I'll check out these options, and again probably buy a straight up router first and see if it does what we're after, but the options being suggested are very affordable so will probably be my second step.
 

azazel1024

Senior member
Jan 6, 2014
901
2
76
Environmentally, the Ubiquiti is rated down to -40C and the Engenius stuff is only rated to -20C. If you have temperatures that drop below -40C, then honestly neither product is likely to work. You'd need to look at something specialty, or you'd need to look at separate antennas run on short runs of coax to something with coax connectors. For a cheap and reliable setup, especially at that range, my suggestion would be a couple of TP-Link WDR3600, with 1-3 meters of low loss coax that has RP-SMA connectors on both ends (male to female) and stick probably 12-14dBi yagi antennas on the end of the cabling. Run it through the wall to the outside.

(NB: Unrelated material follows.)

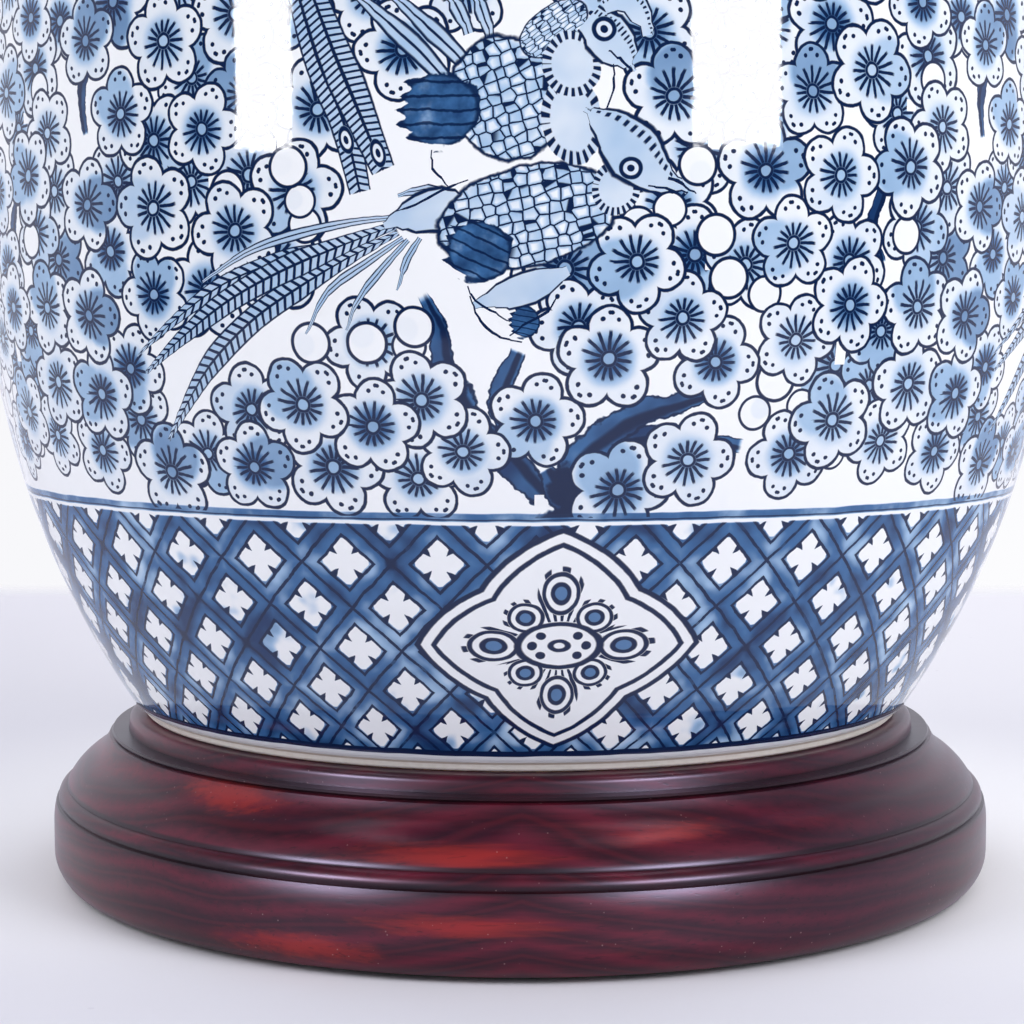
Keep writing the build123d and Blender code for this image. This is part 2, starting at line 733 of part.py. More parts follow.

If you have good mounting, that'll be extremely wind proof and the higher gain is going to make it significantly resistant to adverse weather, even on 5GHz with the distances you are talking about.

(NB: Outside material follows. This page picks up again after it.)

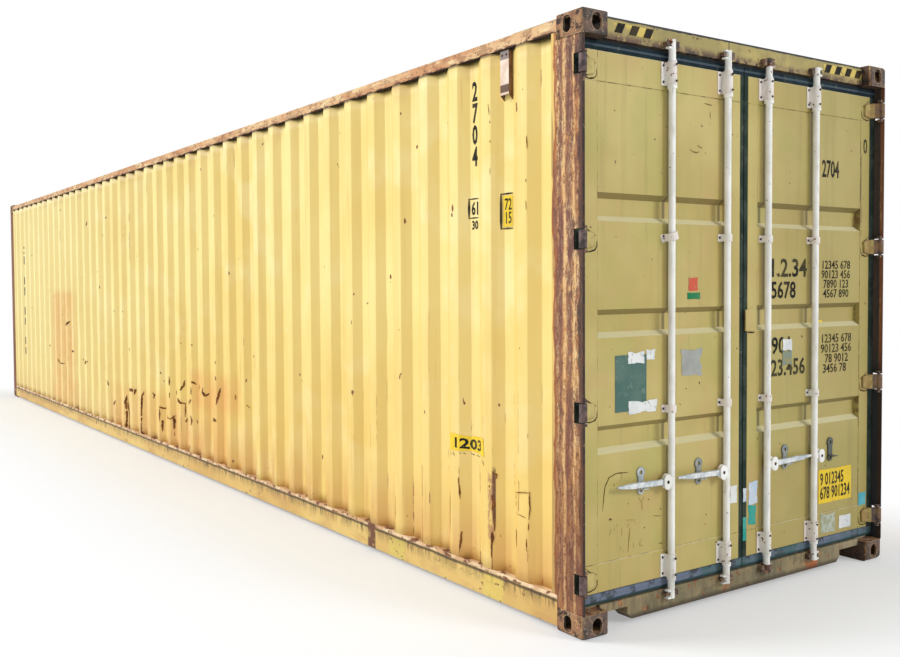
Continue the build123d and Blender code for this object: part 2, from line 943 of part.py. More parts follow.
def leaf_hinges(side):
    """Blades that wrap their pins, lie on the outer stile and narrow towards their ends."""
    bore = hinge_pin + hinge_pin_clearance
    blade_front_x = leaf_x + hinge_blade_thick
    blade_end_y = leaf_outer_y - hinge_blade_reach
    with BuildPart() as hinges:
        for level in hinge_levels:
            with BuildSketch(Plane.XY.offset(level - hinge_tall / 2)):
                with Locations((hinge_x, side * hinge_y)):
                    Circle(hinge_barrel)
                with BuildLine():
                    Polyline(
                        (leaf_x, side * blade_end_y),
                        (blade_front_x, side * blade_end_y),
                        (blade_front_x, side * (leaf_outer_y - hinge_blade_thick)),
                        (hinge_x + hinge_pin, side * (hinge_y - hinge_pin)),
                        (hinge_x - hinge_barrel, side * hinge_y),
                        (leaf_x, side * leaf_outer_y),
                        close=True,
                    )
                make_face()
                with Locations((hinge_x, side * hinge_y)):
                    Circle(bore, mode=Mode.SUBTRACT)
            extrude(amount=hinge_tall)
        with BuildSketch(facing_doors(leaf_x, 0, 0)):
            for level in hinge_levels:
                with BuildLine():
                    Polyline(
                        (side * side_y, level - hinge_tall / 2),
                        (side * leaf_outer_y, level - hinge_tall / 2),
                        (side * blade_end_y, level - hinge_blade_tip / 2),
                        (side * blade_end_y, level + hinge_blade_tip / 2),
                        (side * leaf_outer_y, level + hinge_tall / 2),
                        (side * side_y, level + hinge_tall / 2),
                        close=True,
                    )
                make_face()
        extrude(amount=leaf_setback, mode=Mode.INTERSECT)
    return hinges.part


# Locking gear
def lock_keepers():
    """By every cam, a tongue between its jaws and a lug behind its back."""
    with BuildPart() as keepers:
        for centre_z in (low_cam_z, high_cam_z):
            for side in (-1, 1):
                for bar_distance in (bar_inner_y, bar_outer_y):
                    tongue_y = side * (bar_distance + tongue_offset)
                    lug_y = side * (bar_distance - lug_offset)
                    with BuildSketch(facing_doors(end_frame_x, tongue_y, centre_z)):
                        RectangleRounded(tongue_wide, tongue_tall, keeper_corner)
                    with BuildSketch(facing_doors(end_frame_x, lug_y, centre_z)):
                        RectangleRounded(lug_wide, lug_tall, keeper_corner)
                    extrude(amount=keeper_deep)
    return keepers.part


def locking_bar(bar_y, toward):
    """Turned bar with its collars, a forked cam at each end and the hub of its handle."""
    pivot_y = bar_y + toward * handle_pivot_offset
    low_collar_z = bearing_low_z - bar_clearance
    collar_z = bearing_high_z - bar_clearance
    high_collar_z = bearing_high_z + bearing_tall + bar_clearance
    cheek_x = bar_x + handle_thick + 2 * handle_front_gap
    with BuildPart() as bar:
        with BuildSketch(Plane((bar_x, bar_y, 0), x_dir=(1, 0, 0), z_dir=(0, -1, 0))):
            with BuildLine():
                Polyline(
                    (0, bar_bottom_z),
                    (bar_radius, bar_bottom_z),
                    (bar_radius, low_collar_z - end_collar_tall),
                    (end_collar_radius, low_collar_z - end_collar_tall),
                    (end_collar_radius, low_collar_z),
                    (bar_radius, low_collar_z),
                    (bar_radius, collar_z - collar_tall),
                    (collar_radius, collar_z - collar_tall),
                    (collar_radius, collar_z),
                    (bar_radius, collar_z),
                    (bar_radius, high_collar_z),
                    (end_collar_radius, high_collar_z),
                    (bar_radius, high_collar_z + end_collar_tall),
                    (bar_radius, bar_top_z),
                    (0, bar_top_z),
                    close=True,
                )
            make_face()
        revolve(axis=Axis((bar_x, bar_y, 0), (0, 0, 1)))
        for centre_z in (low_cam_z, high_cam_z):
            cam_plane = Plane(
                (bar_x - cam_thick / 2, bar_y, centre_z), x_dir=(0, toward, 0), z_dir=(1, 0, 0)
            )
            with BuildSketch(cam_plane) as cam:
                with Locations((cam_ear / 2, 0)):
                    Rectangle(cam_ear, cam_tall)
                fillet(cam.vertices().sort_by(Axis.X)[-2:], radius=cam_corner)
                with Locations((cam_ear, 0)):
                    SlotOverall(2 * cam_jaw_deep, cam_jaw_gap, mode=Mode.SUBTRACT)
            extrude(amount=cam_thick)
        with BuildSketch(facing_doors(bar_x - hub_thick, bar_y + toward * hub_offset, handle_z)):
            Ellipse(hub_wide / 2, hub_tall / 2)
        extrude(amount=hub_thick)
        with BuildSketch(facing_doors(bar_x, pivot_y, handle_z)):
            Circle(pivot_radius)
        extrude(amount=cheek_x - bar_x)
        box_between(
            (bar_x, cheek_x),
            (bar_y + toward * hub_web_start, bar_y + toward * hub_web_end),
            (handle_z - hub_web_tall / 2, handle_z + hub_web_tall / 2),
        )
        with BuildSketch(facing_doors(cheek_x, pivot_y, handle_z)) as cheek:
            Rectangle(hub_cheek_wide, hub_cheek_tall)
            chamfer(cheek.vertices(), length=hub_cheek_corner)
            Circle(pivot_hole, mode=Mode.SUBTRACT)
        extrude(amount=hub_cheek_thick)
    return bar.part


def handle(bar_y, toward):
    """Flat lever that rises a little from its pivot and narrows to a rounded tip."""
    pivot_y = bar_y + toward * handle_pivot_offset
    plane = facing_doors(bar_x + handle_front_gap, pivot_y, handle_z)
    stations = [
        ((0, 0), handle_root),
        ((toward * handle_bend, handle_bend_rise), handle_grip),
        ((toward * handle_grip_end, handle_grip_rise), handle_grip),
        ((toward * (handle_long - handle_tip), handle_tip_rise), handle_tip),
    ]
    with BuildPart() as lever:
        for (start, start_radius), (end, end_radius) in zip(stations, stations[1:]):
            with BuildSketch(plane):
                with Locations(start):
                    Circle(start_radius)
                with Locations(end):
                    Circle(end_radius)
                make_hull()
            extrude(amount=handle_thick)
        with BuildSketch(plane):
            Circle(pivot_radius + hinge_pin_clearance)
        extrude(amount=handle_thick, mode=Mode.SUBTRACT)
    return lever.part


def saddle(base_x, bar_y, low_z, tall, strip, foot, clearance=bar_clearance):
    """Strip bent half round a bar, with a foot on the leaf at each side."""
    rise = bar_x - base_x
    bore = bar_radius + clearance
    crown = bore + strip
    with BuildPart() as strap:
        with BuildSketch(Plane((base_x, bar_y, low_z))):
            with Locations((strip / 2, 0)):
                Rectangle(strip, 2 * (crown + foot))
            for radius, mode in ((crown, Mode.ADD), (bore, Mode.SUBTRACT)):
                with Locations((rise / 2, 0)):
                    Rectangle(rise, 2 * radius, mode=mode)
                with Locations((rise, 0)):
                    Circle(radius, mode=mode)
        extrude(amount=tall)
    return strap.part


def leaf_brackets(side):
    """Bearings at both ends of each bar and two guides between; one guide hangs loose."""
    low_guide_z = leaf_bottom_z + guide_low_rise
    high_guide_z = leaf_top_z - guide_high_drop
    with BuildPart() as brackets:
        for bar_distance in (bar_inner_y, bar_outer_y):
            bar_y = side * bar_distance
            for low_z in (bearing_low_z, bearing_high_z):
                add(saddle(leaf_x, bar_y, low_z, bearing_tall, bearing_strip, bearing_foot))
            for centre_z in (low_guide_z, high_guide_z):
                loose = side < 0 and bar_distance == bar_outer_y and centre_z == high_guide_z
                clearance = loose_guide_slack if loose else bar_clearance
                low_z = centre_z - guide_tall / 2
                guide = saddle(panel_x, bar_y, low_z, guide_tall, guide_strip, guide_foot, clearance)
                hang = Axis((panel_x, bar_y, centre_z), (1, 0, 0))
                add(guide.rotate(hang, loose_guide_tilt if loose else 0))
    return brackets.part


def leaf_catches(side):
    """Two-lobed plates behind the handles, each with a ledge under the lever."""
    ledge_top_z = handle_z + handle_bend_rise - handle_grip - catch_ledge_drop
    with BuildPart() as catches:
        for bar_distance in (bar_inner_y, bar_outer_y):
            centre_y = side * (bar_distance + handle_pivot_offset + catch_offset)
            with BuildSketch(facing_doors(panel_x, centre_y, handle_z)):
                with Locations((0, (catch_rise - catch_tail_drop) / 2)):
                    Rectangle(catch_waist, catch_rise + catch_tail_drop)
                with Locations((0, catch_rise)):
                    Circle(catch_lobe)
                    Circle(catch_hole, mode=Mode.SUBTRACT)
                with Locations((0, -catch_tail_drop)):
                    Circle(catch_tail)
                    Circle(catch_hole, mode=Mode.SUBTRACT)
            extrude(amount=panel_setback + catch_thick)
            box_between(
                (panel_x, bar_x + handle_thick),
                (centre_y - catch_ledge_wide / 2, centre_y + catch_ledge_wide / 2),
                (ledge_top_z - catch_thick, ledge_top_z),
            )
    return catches.part


def cover_plate():
    """Plate on the right leaf beside the meeting edge."""
    centre_z = leaf_middle_z - cover_plate_drop
    z_range = (centre_z - cover_plate_tall / 2, centre_z + cover_plate_tall / 2)
    end_y = gasket_centre_gap + cover_plate_wide
    seat_x = leaf_x + cover_plate_stand_off
    with BuildPart() as plate:
        box_between((seat_x, seat_x + cover_plate_thick), (gasket_centre_gap, end_y), z_range)
        box_between((leaf_x, seat_x), (leaf_inner_y, end_y), z_range)
    return plate.part


os.makedirs("parts", exist_ok=True)
save(casting_pair(1, 1), "castings_door_top")
save(casting_pair(1, -1), "castings_door_bottom")
save(casting_pair(-1, 1), "castings_front_top")
save(casting_pair(-1, -1), "castings_front_bottom")
save(shell(sill_body, sill_thick), "door_sill")
save(shell(header_body, header_thick), "door_header")
save(pair(door_post), "door_posts")
save(hinge_pins(), "hinge_pins")
save(lock_keepers(), "lock_keepers")
save(pair(front_post), "front_posts")
save(front_sill(), "front_sill")
save(shell(front_header_body, top_rail_thick), "front_header")
save(front_wall(), "front_wall")
save(pair(top_rail), "top_rails")
save(pair(bottom_rail), "bottom_rails")
save(roof(), "roof")
save(roof_corner_plates(), "roof_corner_plates")
save(cross_members(), "cross_members")
save(tunnel_plate(), "tunnel_plate")
save(pair(tunnel_side), "tunnel_sides")
save(tunnel_bows(), "tunnel_bows")
save(floor(), "floor")
save(pair(vent), "vents")
save(cover_plate(), "cover_plate")

for side_name, side_sign in (("left", -1), ("right", 1)):
    save(side_wall(side_sign), f"side_wall_{side_name}")
    save(leaf_frame(side_sign), f"door_{side_name}_frame")
    save(leaf_panel(side_sign), f"door_{side_name}_panel")
    save(leaf_gasket(side_sign), f"door_{side_name}_gasket")
    save(leaf_hinges(side_sign), f"door_{side_name}_hinges")
    save(leaf_brackets(side_sign), f"door_{side_name}_brackets")
    save(leaf_catches(side_sign), f"door_{side_name}_catches")
    for place, distance in (("outer", bar_outer_y), ("inner", bar_inner_y)):
        save(locking_bar(side_sign * distance, side_sign), f"bar_{side_name}_{place}")
        if not (side_sign > 0 and place == "outer"):
            save(handle(side_sign * distance, side_sign), f"handle_{side_name}_{place}")
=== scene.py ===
import math
import random

import bmesh
import bpy
from mathutils import Matrix, Vector, noise


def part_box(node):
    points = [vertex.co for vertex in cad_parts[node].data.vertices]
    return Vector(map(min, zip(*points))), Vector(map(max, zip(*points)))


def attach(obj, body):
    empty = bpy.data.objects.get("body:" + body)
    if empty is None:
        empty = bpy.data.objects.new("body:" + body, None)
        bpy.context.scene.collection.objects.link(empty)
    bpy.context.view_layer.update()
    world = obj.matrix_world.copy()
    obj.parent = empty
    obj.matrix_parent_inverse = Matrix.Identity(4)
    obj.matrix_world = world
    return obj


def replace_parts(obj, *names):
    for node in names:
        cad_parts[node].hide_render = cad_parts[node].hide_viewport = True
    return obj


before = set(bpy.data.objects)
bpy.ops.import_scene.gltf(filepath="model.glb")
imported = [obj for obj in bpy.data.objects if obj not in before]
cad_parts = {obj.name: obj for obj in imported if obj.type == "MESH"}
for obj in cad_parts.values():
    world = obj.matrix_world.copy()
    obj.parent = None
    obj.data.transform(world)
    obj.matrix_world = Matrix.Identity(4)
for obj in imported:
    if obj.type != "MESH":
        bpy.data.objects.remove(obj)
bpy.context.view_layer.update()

# Camera, fitted to the corners of the container
CAMERA_PLACE = Vector((9.263, -4.312, 1.647))
CAMERA_TURN = math.radians(147.25)
CAMERA_TILT = math.radians(-1.92)
CAMERA_ROLL = math.radians(0.45)
FOCAL_PIXELS = 958.1
CENTRE_X = 386.9
CENTRE_Y = 317.3
IMAGE_WIDE = 900
IMAGE_TALL = 657
SENSOR = 36.0

# Places on the container, from the frame, in metres
WALL_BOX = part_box("side_wall_left")
LEAF_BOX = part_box("door_left_frame")
PANEL_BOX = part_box("door_left_panel")
HEADER_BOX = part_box("door_header")
RAIL_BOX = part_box("bottom_rails")
RAIL_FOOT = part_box("top_rails")[0].z
VENT_LOW, VENT_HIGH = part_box("vents")
PANEL_X = PANEL_BOX[1].x
LEAF_X = LEAF_BOX[1].x
HEADER_X = HEADER_BOX[1].x
GASKET_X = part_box("door_right_gasket")[1].x
BARS_Y = (-0.588, -0.167, 0.167, 0.588)
HINGES_Z = (0.258, 1.054, 1.850, 2.646)
WALL_OUT = -WALL_BOX[0].y
STICKER = 0.0012
STICKER_THICK = 0.0004
WALL_CLEAR = 0.001
TEAR_STEP = 0.012
STROKE_STEP = 0.014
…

arctic conditions are hell on equipment and best to keep the electronic bits where they will in a controlled environment.
 

PProph

Junior Member
Oct 6, 2015
4
0
0
We're not Arctic, we're in Saskatchewan just north of North Dakota. -40 is not common, just it's been known to happen. They already have a receiver of some sort (ISP equipment) mounted on the outside of the store to receive the Internet signal from the tower, as far as I know weather hasn't adversely affected that yet. Perhaps as it happened but no long term effects that I'm aware of.

You guys have given me plenty of options, I'll discuss with my folks and make a decision. Ultimately I'll let you know what I've tried and how it works as I hate leaving threads unfinished. Thanks!